____ INFORMATION PROVIDED

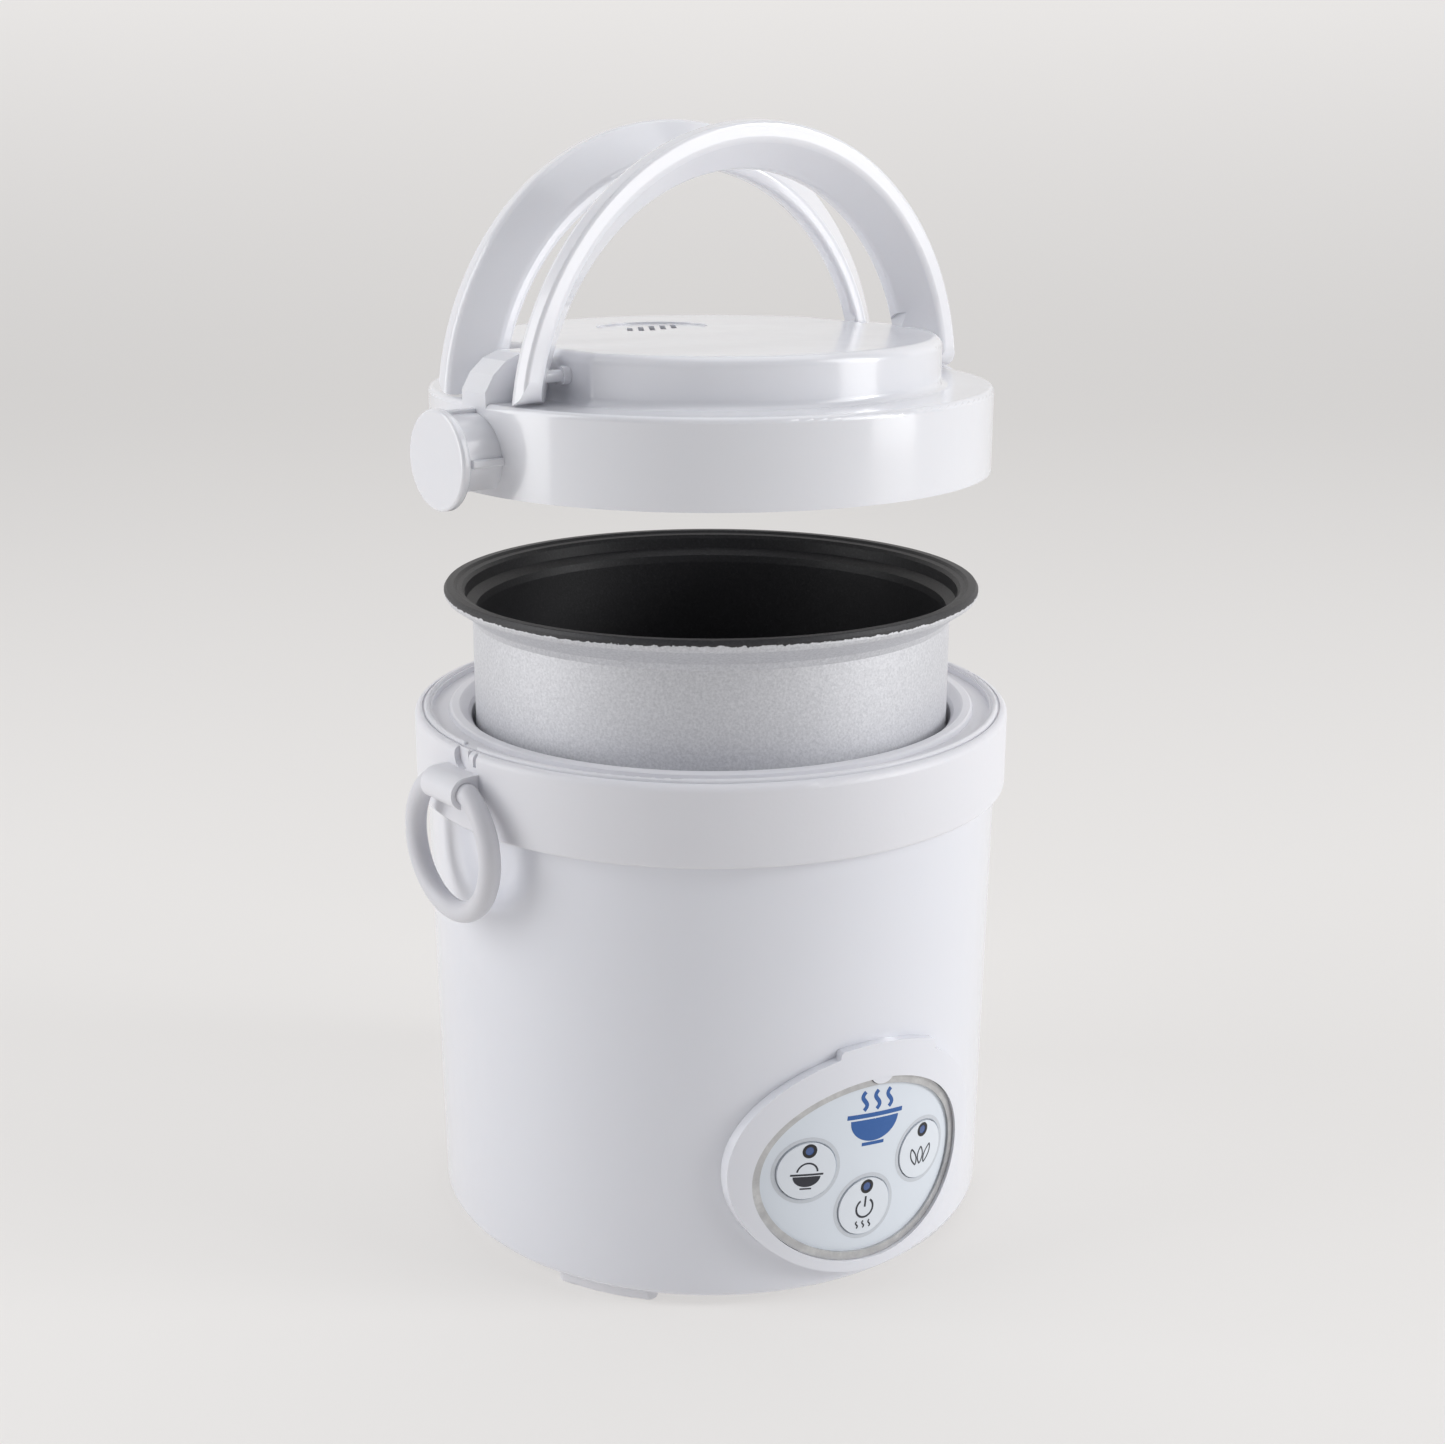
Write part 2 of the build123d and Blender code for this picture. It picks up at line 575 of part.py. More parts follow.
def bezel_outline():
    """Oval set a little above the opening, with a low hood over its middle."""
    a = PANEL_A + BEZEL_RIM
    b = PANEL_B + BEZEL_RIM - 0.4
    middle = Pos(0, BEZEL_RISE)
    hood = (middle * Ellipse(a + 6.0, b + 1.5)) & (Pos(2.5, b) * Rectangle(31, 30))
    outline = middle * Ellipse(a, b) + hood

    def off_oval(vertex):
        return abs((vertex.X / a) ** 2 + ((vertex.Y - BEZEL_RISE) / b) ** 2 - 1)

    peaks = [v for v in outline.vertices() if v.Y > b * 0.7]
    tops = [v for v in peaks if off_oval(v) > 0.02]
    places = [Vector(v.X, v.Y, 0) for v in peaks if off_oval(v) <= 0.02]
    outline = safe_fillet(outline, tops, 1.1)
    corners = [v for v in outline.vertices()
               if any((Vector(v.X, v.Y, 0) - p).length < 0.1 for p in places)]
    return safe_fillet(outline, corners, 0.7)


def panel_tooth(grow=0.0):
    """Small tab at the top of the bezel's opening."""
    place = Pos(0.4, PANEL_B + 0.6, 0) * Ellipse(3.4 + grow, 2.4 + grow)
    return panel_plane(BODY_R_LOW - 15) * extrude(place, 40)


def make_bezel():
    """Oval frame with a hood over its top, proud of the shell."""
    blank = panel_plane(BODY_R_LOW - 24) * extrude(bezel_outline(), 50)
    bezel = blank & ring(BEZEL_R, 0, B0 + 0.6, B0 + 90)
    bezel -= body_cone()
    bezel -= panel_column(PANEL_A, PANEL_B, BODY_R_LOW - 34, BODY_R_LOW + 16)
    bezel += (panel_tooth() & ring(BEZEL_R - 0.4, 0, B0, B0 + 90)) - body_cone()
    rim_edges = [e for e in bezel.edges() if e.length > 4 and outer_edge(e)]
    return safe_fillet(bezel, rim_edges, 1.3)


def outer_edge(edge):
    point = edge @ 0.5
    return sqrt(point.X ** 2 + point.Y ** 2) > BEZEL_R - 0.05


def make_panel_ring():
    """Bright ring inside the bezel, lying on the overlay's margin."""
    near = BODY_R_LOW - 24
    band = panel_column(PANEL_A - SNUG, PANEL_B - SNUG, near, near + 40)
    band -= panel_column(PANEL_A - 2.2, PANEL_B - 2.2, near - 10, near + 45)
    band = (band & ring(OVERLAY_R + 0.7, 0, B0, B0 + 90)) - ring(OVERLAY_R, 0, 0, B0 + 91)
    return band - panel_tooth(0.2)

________

WHAT YOU HAVE TO DO
Each line from the top of the material above through the line with "outline = middle * Ellipse(a, b) + hood" must be echoed exactly, and no other line.

ANSWER FOR THIS EXERCISE
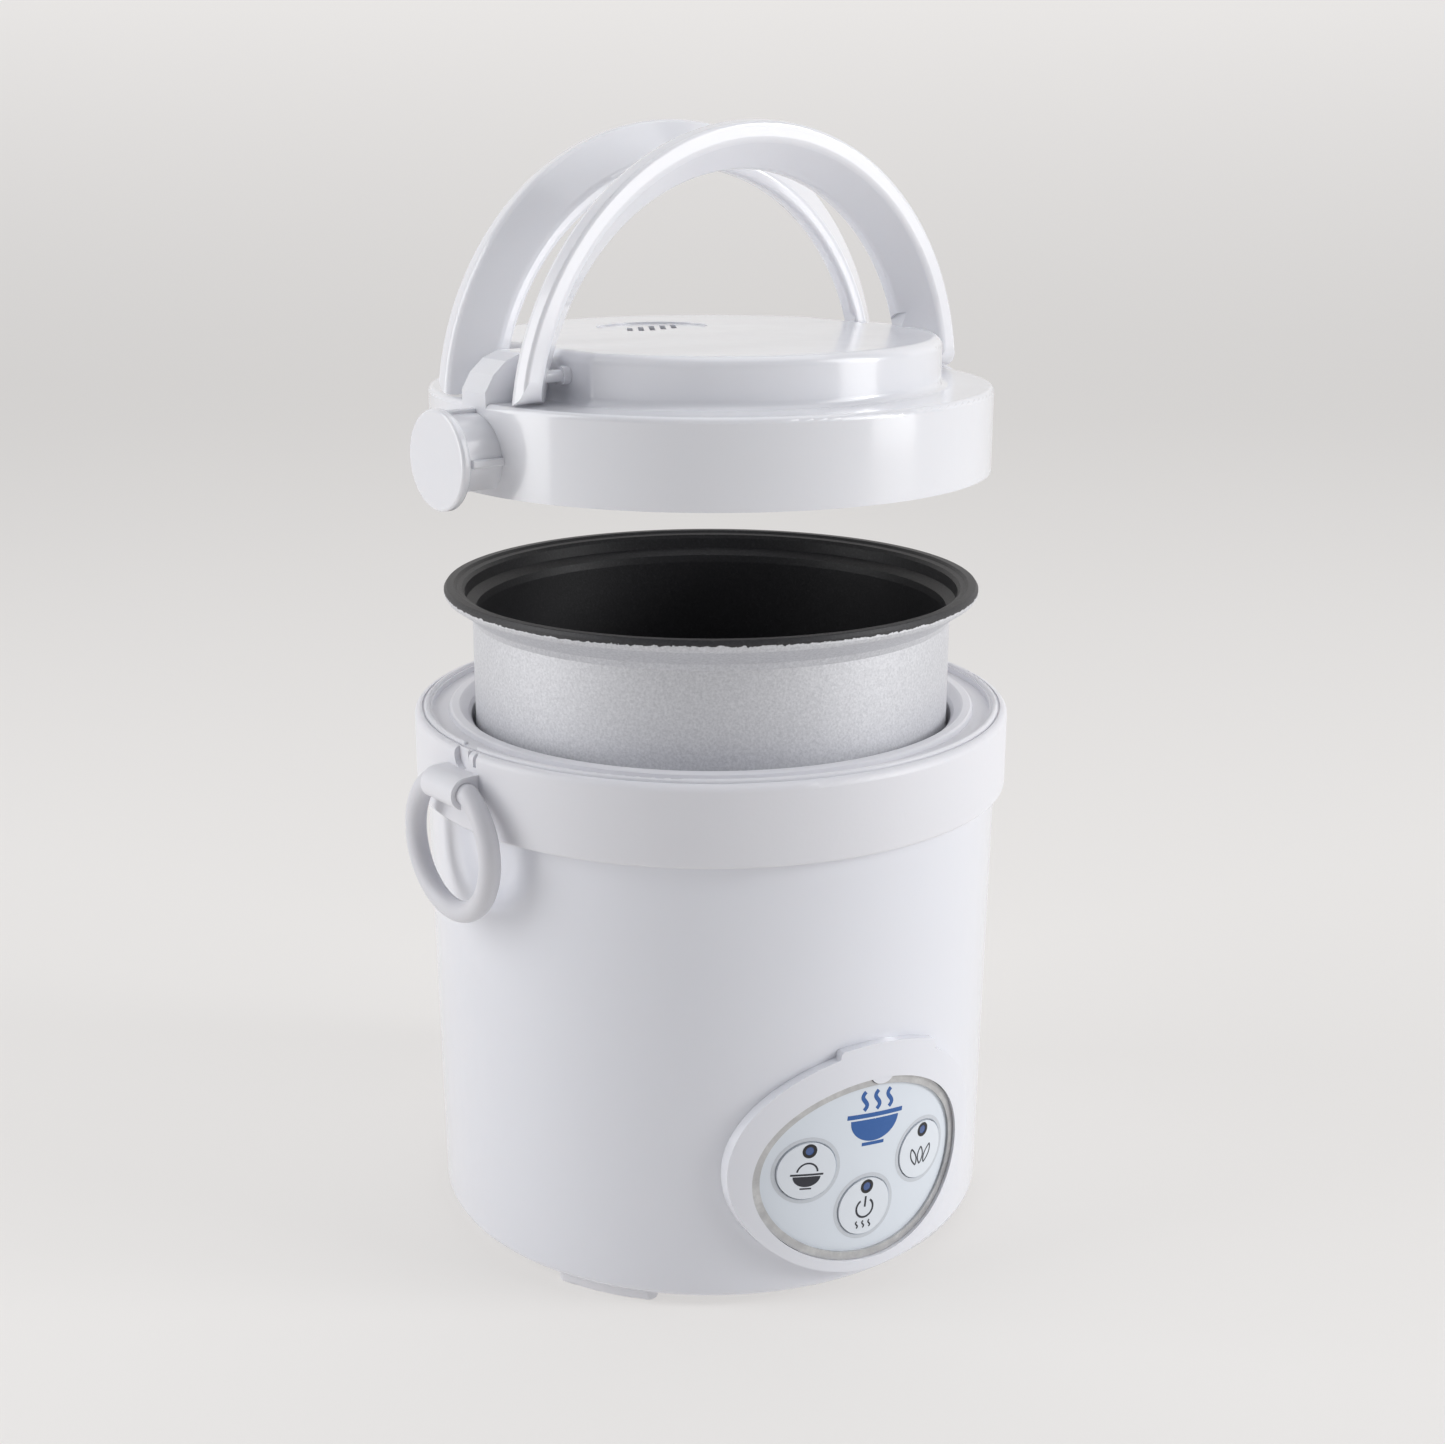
Write part 2 of the build123d and Blender code for this picture. It picks up at line 575 of part.py. More parts follow.
def bezel_outline():
    """Oval set a little above the opening, with a low hood over its middle."""
    a = PANEL_A + BEZEL_RIM
    b = PANEL_B + BEZEL_RIM - 0.4
    middle = Pos(0, BEZEL_RISE)
    hood = (middle * Ellipse(a + 6.0, b + 1.5)) & (Pos(2.5, b) * Rectangle(31, 30))
    outline = middle * Ellipse(a, b) + hood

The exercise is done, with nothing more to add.